> Written instruction:
For every line in the data below that contains "from", copy the line.

> Stored data:
+ + + +

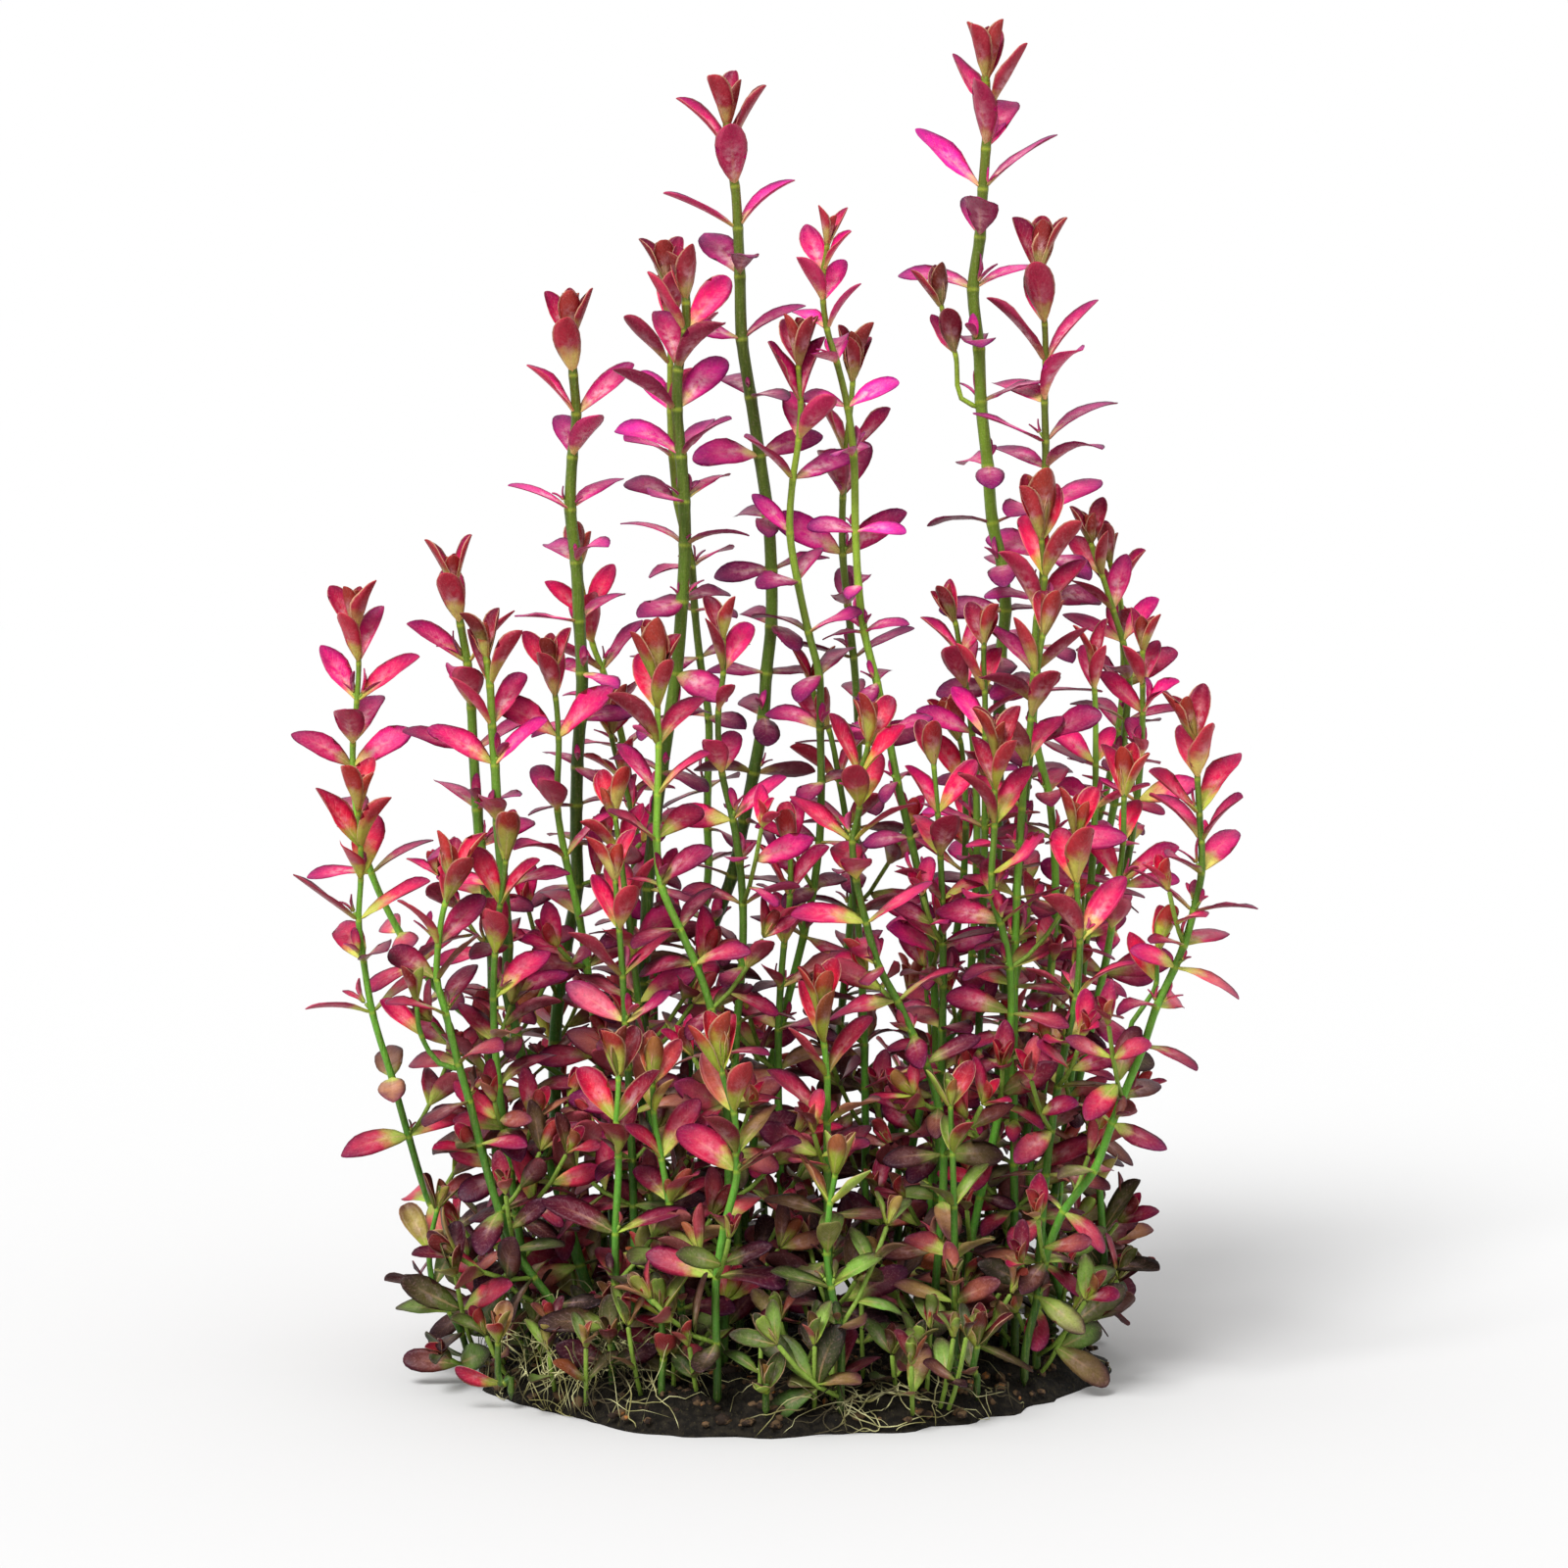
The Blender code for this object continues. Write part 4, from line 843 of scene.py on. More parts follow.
def rosette(foot, tip, turn, rng):
    """The closed young pairs at a tip: each stands inside the last, a quarter turn on and more upright."""
    reach = np.linalg.norm(tip - foot)
    head = (tip - foot) / reach
    rows = []
    for i, (lift, share) in enumerate(ROSETTE):
        for side in (0, 180):
            own_turn = turn - 90 * (i + 1) + side + rng.uniform(-8, 8)
            axes = blade_axes(head, own_turn, lift + rng.uniform(-3, 3))
            length = reach * share * rng.uniform(0.94, 1.04)
            rows.append((-1 - i, foot + head * reach * 0.06 * i, axes, length))
    return rows


def corner_buds(shoot, rng):
    """Tiny shoots in the leaf corners of some nodes: a short twig with one pair of leaves."""
    rows, twigs = [], []
    heads = shoot.heading(shoot.nodes)
    for k, (spot, head) in enumerate(zip(shoot.at(shoot.nodes), heads)):
        for side in (0, 180):
            if k < 2 or rng.uniform() > BUD_CHANCE or spot[2] < LOWEST_BUD:
                continue
            turn = shoot.turn + 90 * k + side + rng.uniform(-15, 15)
            way = blade_axes(head, turn, 30)[0]
            end = spot + way * rng.uniform(1.2, 2.4)
            twigs.append((np.linspace(spot, end, 4), BUD_TWIG))
            size = rng.uniform(2.2, 6.4)
            for half in (0, 180):
                axes = blade_axes(way, turn + half + rng.uniform(-10, 10), 24 + rng.uniform(-6, 6))
                rows.append((6, end, axes, size))
    return rows, twigs


def sprig(start, way, reach, leaf, turn, thicket, owner, rng):
    """A side shoot: a thin twig that leaves along way and curves up, its leaves shrinking to a closed tip.

    The twig is start + way reach t + up reach t^2 / 2. Returns nothing where it would run into others."""
    t = np.linspace(0, 1, TWIG_STEPS)[:, None]
    course = start + way * reach * t + SPRIG_RISE * reach * t**2
    inside = course[-1, 2] > 4 and (np.abs(course[-1, :2]) < SPRIG_REACH).all()
    if not inside or not thicket.clear(course[2:], owner, TWIG_GAP, TWIG_STEM_GAP):
        return [], []
    rows = []
    parts = max(2, round(reach / SPRIG_INTERNODE))
    for k in range(parts):
        at = 1 - k / parts
        spot = start + way * reach * at + SPRIG_RISE * reach * at**2
        head = way + 2 * SPRIG_RISE * at
        head /= np.linalg.norm(head)
        for side in (0, 180):
            lift = SPRIG_LIFTS[min(k, 4)] + rng.uniform(-12, 12)
            size = leaf * SPRIG_SIZES[min(k, 4)] * rng.uniform(0.88, 1.1)
            facing = rng.uniform(-0.1, 0.9)
            for more, keep in SPRIG_SHIFTS:
                axes = blade_axes(head, turn + 90 * k + side + more, lift, facing)
                points = samples(spot, axes, size * keep)
                above = points[:, 2].min() > SPRIG_LOWEST
                inside = above and (np.abs(points[-1, :2]) < SPRIG_REACH + 2).all()
                if inside and thicket.clear(points[1:], owner, SPRIG_GAP, SPRIG_STEM_GAP):
                    thicket.add(points, owner)
                    rows.append((2 + k * 1.6, spot, axes, size * keep))
                    break
        if k == 0:
            for i, share in enumerate(SPRIG_BUDS):
                for side in (0, 180):
                    axes = blade_axes(head, turn - 90 * (i + 1) + side, 14 - 6 * i)
                    rows.append((0.5 - i, spot, axes, leaf * share))
    return rows, [(course, SPRIG_RADIUS)] if rows else []


def low_sprigs(shoot, thicket, owner, rng):
    """Side shoots from the lower nodes and the foot of a stem, most of them near the ground."""
    rows, twigs = [], []
    starts = np.append(shoot.nodes, SPRIG_FEET)
    spots, heads = shoot.at(starts), shoot.heading(starts)
    for k, (spot, head) in enumerate(zip(spots, heads)):
        chance = np.interp(spot[2], SPRIG_HEIGHTS, SPRIG_CHANCES)
        for side in (0, 180):
            if k < 4 or rng.uniform() > chance:
                continue
            for _ in range(SPRIG_TRIES):
                turn = shoot.turn + 90 * k + side + rng.uniform(-60, 60)
                way = blade_axes(head, turn, rng.uniform(45, 78))[0]
                leaf = rng.uniform(11.5, 15.5)
                new_rows, new_twigs = sprig(spot, way, rng.uniform(5, 18), leaf, turn, thicket, owner, rng)
                if new_rows:
                    break
            rows += new_rows
            twigs += new_twigs
            owner += 1
    return rows, twigs, owner


def twig_sleeves(twigs):
    """Thin round stalks, one along each course, green all over."""
    paint = to_linear(np.tile([122, 152, 58], (len(twigs), 1)))
    rings = np.array([0, 0.02, 0.35, 0.7, 0.98, 1])
    courses = [smooth(np.linspace(0, 1, len(course)), course, rings) for course, _ in twigs]
    radii = np.array([[radius] * len(rings) for _, radius in twigs])
    points = tube(np.array(courses), radii, np.array([0.3, 0.9, 0.1]), TWIG_SIDES)
    return dict(points=points, rows=len(rings) - 2, around=TWIG_SIDES, slot=0,
                values={"ring": np.zeros((len(twigs), 1)), "paint": paint})


def add(tree, kind, inputs=(), **settings):
    """A node of this kind, with its settings made and its inputs given a value or joined to an output."""
    made = tree.nodes.new("ShaderNode" + kind)
    for key, value in settings.items():
        setattr(made, key, value)
    for key, value in dict(inputs).items():
        if isinstance(value, bpy.types.NodeSocket):
            tree.links.new(value, made.inputs[key])
        else:
            made.inputs[key].default_value = value
    return made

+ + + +

> Full answer:
The Blender code for this object continues. Write part 4, from line 843 of scene.py on. More parts follow.
    """Side shoots from the lower nodes and the foot of a stem, most of them near the ground."""